The firestorm that erupted wasn’t really about her books’ content or even their literary merits. Instead, critics seized on everything except the actual literature: her privilege, her success, her audacity to openly discuss her disappointment at not being longlisted for the German Book Prize, her lifestyle choices, even her voice and appearance.

The subtext became impossible to ignore. This wasn’t literary criticism, but criticism of a successful young woman who refuses to apologize for her achievements.

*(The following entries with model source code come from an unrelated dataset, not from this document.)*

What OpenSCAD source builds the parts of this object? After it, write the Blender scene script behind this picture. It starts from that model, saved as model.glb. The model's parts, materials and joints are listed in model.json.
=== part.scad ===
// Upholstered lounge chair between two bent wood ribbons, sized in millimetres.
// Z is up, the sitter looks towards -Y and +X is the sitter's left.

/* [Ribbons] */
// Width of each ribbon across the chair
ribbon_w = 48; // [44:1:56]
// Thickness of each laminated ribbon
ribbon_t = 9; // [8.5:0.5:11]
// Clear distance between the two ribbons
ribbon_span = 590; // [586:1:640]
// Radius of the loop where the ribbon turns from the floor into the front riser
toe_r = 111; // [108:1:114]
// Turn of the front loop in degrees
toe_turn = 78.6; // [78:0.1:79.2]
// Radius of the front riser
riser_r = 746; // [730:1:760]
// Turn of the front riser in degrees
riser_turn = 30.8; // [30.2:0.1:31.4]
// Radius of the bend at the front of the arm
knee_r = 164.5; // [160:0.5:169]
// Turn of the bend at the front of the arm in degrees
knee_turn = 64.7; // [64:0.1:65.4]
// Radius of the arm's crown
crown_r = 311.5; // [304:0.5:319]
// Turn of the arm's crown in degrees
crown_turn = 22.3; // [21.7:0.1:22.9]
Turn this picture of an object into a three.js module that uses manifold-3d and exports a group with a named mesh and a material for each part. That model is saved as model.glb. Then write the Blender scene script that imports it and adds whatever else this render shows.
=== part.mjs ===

Critics argue that Wahl lacks the “authentic” experience to write about social struggles outside her own experience, as depicted in “22 Bahnen,” given her own comfortable lifestyle. This concern strikes at the heart of what fiction is: humans imagining lives beyond their own experience. That’s precisely what fiction allows and has always allowed. Think of Frank Schätzing, Cornelia Funke, Juli Zeh and Sebastian Fitzek.

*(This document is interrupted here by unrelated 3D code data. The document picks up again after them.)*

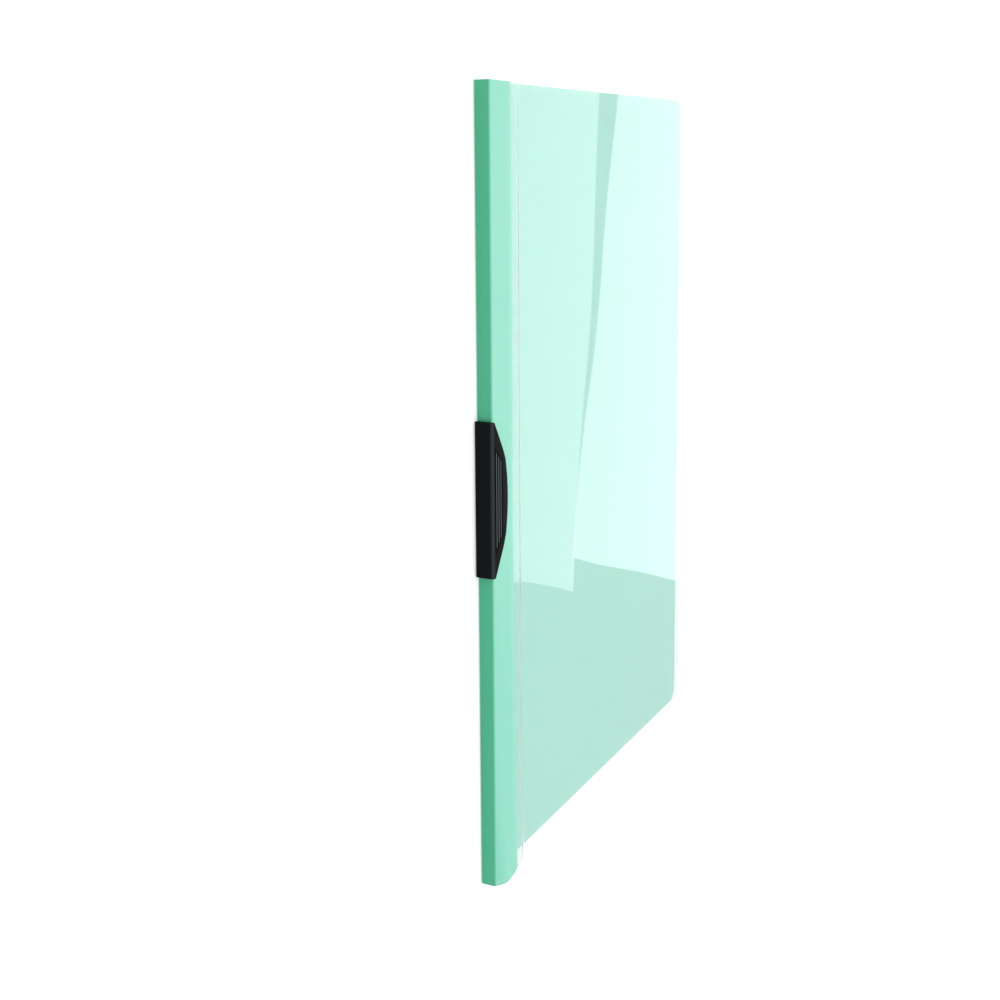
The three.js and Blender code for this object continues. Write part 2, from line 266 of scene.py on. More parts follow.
def face_outward(obj: bpy.types.Object) -> None:
    """Turns every face over if the closed mesh is inside out.

    The enclosed volume is a sixth of the sum, over the triangles, of the first corner dotted with the
    cross product of the other two. It is negative on a mesh that is inside out.

    Args:
        obj: a closed mesh.
    """
    mesh = obj.data
    mesh.calc_loop_triangles()
    corners = np.empty(len(mesh.loop_triangles) * 3, dtype=np.int32)
    mesh.loop_triangles.foreach_get("vertices", corners)
    places = np.empty(len(mesh.vertices) * 3, dtype=np.float32)
    mesh.vertices.foreach_get("co", places)
    tri = places.reshape(-1, 3).astype(float)[corners.reshape(-1, 3)]
    volume = np.einsum("ij,ij->i", tri[:, 0], np.cross(tri[:, 1], tri[:, 2])).sum() / 6
    if volume < 0:
        mesh.flip_normals()


class Combining(Enum):
    """What a boolean does with the other meshes."""

    CUT_OUT = "DIFFERENCE"
    UNITE = "UNION"


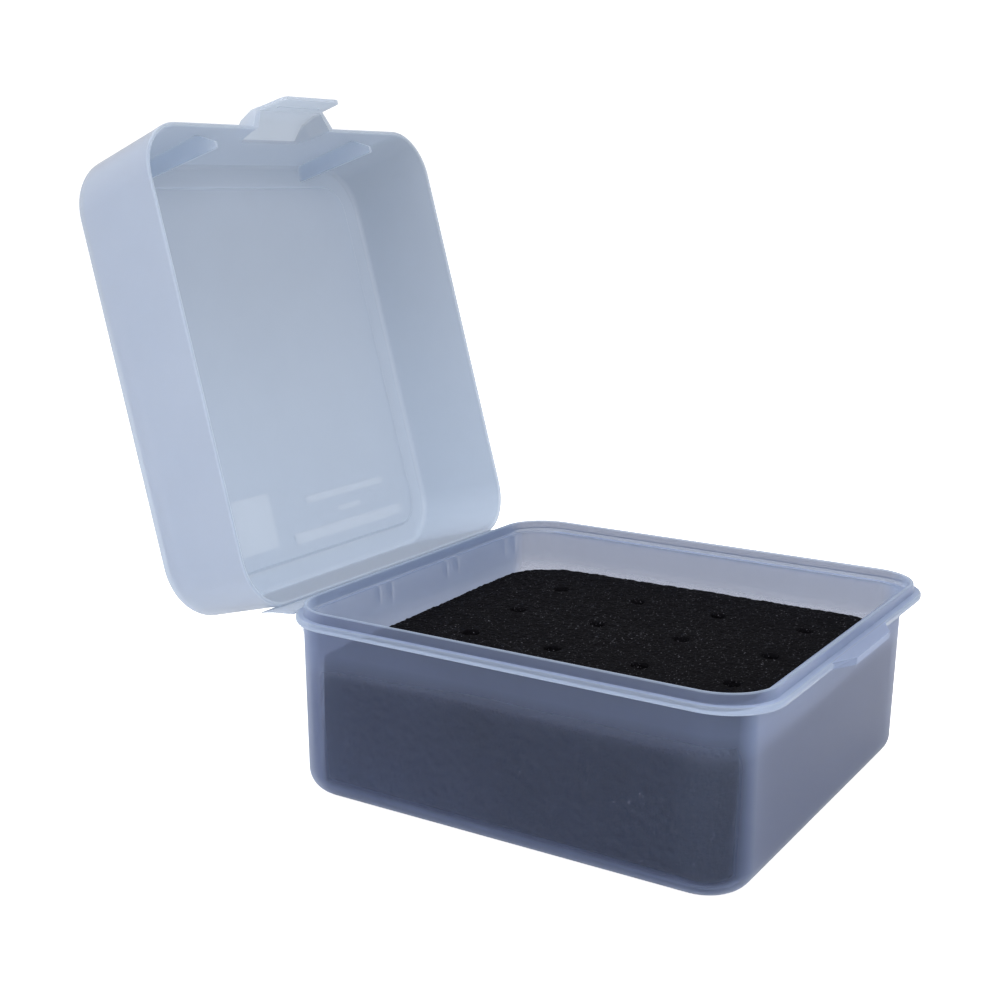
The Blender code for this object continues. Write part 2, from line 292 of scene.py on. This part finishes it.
def build_tub():
    rings = []
    for side, up in quarter(10):
        inset = FOOT_FILLET * side
        rings.append(tub_wall(FOOT_FILLET * up, inset, inset))
    for z in (20.0, 36.0, 50.0):
        rings.append(tub_wall(z, 0.0, 0.0))
    for side, up in quarter(4, True):
        rings.append(tub_wall(FLANGE_LOW - 0.8 * up, -0.8 * side, -0.8 * side))
    for side, up in quarter(4):
        rings.append(frame_ring(FLANGE, FLANGE_ROUND * side, FLANGE_LOW + FLANGE_ROUND * up))
    for side, up in quarter(4, True):
        rings.append(frame_ring(FLANGE, FLANGE_ROUND * side, FLANGE_TOP - FLANGE_ROUND * up))
    rings.append(frame_ring(UPSTAND, -0.35, FLANGE_TOP))
    rings.append(frame_ring(UPSTAND, -0.1, FLANGE_TOP + 0.1))
    rings.append(frame_ring(UPSTAND, 0.0, FLANGE_TOP + 0.35))
    lip = UPSTAND_WALL / 2
    for side, up in quarter(4, True):
        rings.append(frame_ring(UPSTAND, lip * side, UPSTAND_TOP - lip * up))
    for side, up in quarter(4)[1:]:
        rings.append(frame_ring(UPSTAND, UPSTAND_WALL - lip * side, UPSTAND_TOP - lip * up))
    rings.append(frame_ring(UPSTAND, UPSTAND_WALL, LEDGE_Z + 0.4))
    rings.append(frame_ring(UPSTAND, UPSTAND_WALL + 0.1, LEDGE_Z + 0.1))
    rings.append(frame_ring(UPSTAND, UPSTAND_WALL + 0.3, LEDGE_Z))
    rings.append(tub_wall(LEDGE_Z - 0.02, WALL_T - 0.3, WALL_T - 0.3))
    rings.append(tub_wall(LEDGE_Z - 0.1, WALL_T - 0.1, WALL_T - 0.1))
    rings.append(tub_wall(LEDGE_Z - 0.4, WALL_T, WALL_T))
    for z in (50.0, 36.0, 20.0):
        rings.append(tub_wall(z, WALL_T, WALL_T))
    fillet = FOOT_FILLET - WALL_T
    for side, up in quarter(10, True):
        inset = WALL_T + fillet * side
        rings.append(tub_wall(FLOOR_T + fillet * up, inset, inset))
    tub = loft("tub_shell", rings)

    parts = []
    tongue = softened(TONGUE, (0, 0, 2.0, 2.0, 0, 0))
    parts.append(prism("tongue", tongue, "z", FLANGE_LOW + 0.05, FLANGE_TOP - 0.05))
    gusset = softened(GUSSET_SIDE, (0, 0.4, 0.8, 0, 0), 4)
    for x in GUSSET_X:
        for side in (-1, 1):
            middle = x + side * GUSSET_APART
            parts.append(prism("gusset", gusset, "x", middle - GUSSET_HALF, middle + GUSSET_HALF))
    merge(tub, parts, "UNION")
    tub.data.materials.clear()
    # The tub's plastic is painted darker above the foam's top: a painted shade.
    tub.data.materials.append(frosted_plastic(
        "tub_plastic", edge_on=0.7, milk_from=0.32, milk_low=0.135, glow_share=0.60, shade_above_foam=0.17,
        body_colour=(0.135, 0.175, 0.33), glow_colour=(0.78, 0.87, 1.0), tint=(0.68, 0.69, 0.74),
    ))
    # A much whiter copy of the plastic for the back gussets: painted light, for their lit whitish
    # look.
    tub.data.materials.append(frosted_plastic(
        "tub_gussets_painted_lighter", edge_on=0.5, milk_from=0.15, milk_low=0.50, glow_share=0.50,
        body_colour=(0.85, 0.88, 0.92), glow_colour=(0.95, 0.97, 1.0), tint=(0.95, 0.96, 0.98),
    ))
    # A lighter copy of the plastic for the upstand's lip and the flange's edges: painted highlight
    # lines.
    tub.data.materials.append(frosted_plastic(
        "tub_painted_highlight_edges", edge_on=0.5, milk_from=0.15, milk_low=0.45, glow_share=0.50,
        body_colour=(0.27, 0.33, 0.45), glow_colour=(0.90, 0.95, 1.0), tint=(0.76, 0.80, 0.86),
    ))

    # The faces that get the painted highlight: the upstand's top lip and the flange's outer edge.
    def painted_highlight_faces(p):
        lip = p.z > UPSTAND_TOP - 0.45
        flange = p.z > FLANGE_LOW and outline_depth(p, FLANGE) < 0.72 and p.y > -76.5
        return lip or flange

    paint(tub, 2, painted_highlight_faces)
    # The back gussets get the whiter copy: painted light.
    paint(tub, 1, lambda p: p.y > 74.3 and p.z < FLANGE_LOW - 0.1)
    return tub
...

To be clear: the discussion of privileged authors writing about social struggles outside their own experience for profit is a legitimate ethical and literary question that deserves serious consideration. The quality of Wahl’s approach to fiction writing is also a legitimate question, but that’s not what the controversy actually seems to be about.

Photography by Frederike Wetzels.

The real issue here? How the criticism of Caroline Wahl revealed something deeper about how society responds to successful women. When Wahl openly admits to loving fast cars and enjoying her financial success, she commits the ultimate feminine transgression: refusing to apologize for her achievements.

This reaction reveals the impossible tightrope successful women must walk. They are expected to gracefully absorb criticism, not fight back with honest indignation. They can have money, but mustn’t spend it visibly. They can achieve recognition, but must downplay their accomplishments. These standards, however, seem rarely to apply to their male counterparts in the industry.

Photography by Frederike Wetzels.

The Caroline Wahl controversy has little to do with books and everything to do with policing successful women. It’s about a cultural refusal to let women succeed without constant justification, humiliation, and demands for appropriate gratitude. We can continue this destructive pattern of building women up only to tear them down when they become too successful, too visible, too unapologetically ambitious. Or we can choose to celebrate female achievement as loudly as we celebrate male success.

Every attack on Caroline Wahl’s success is an attack on the possibility of female ambition itself. Let the woman drive her Ferrari. Better yet, let’s create a world where female success is as uncontroversial as it should be.

The Caroline Wahl case ultimately reveals that, despite decades of progress, we’re still profoundly uncomfortable with successful women who refuse to dim their light. The question is simple: are we ready to change that?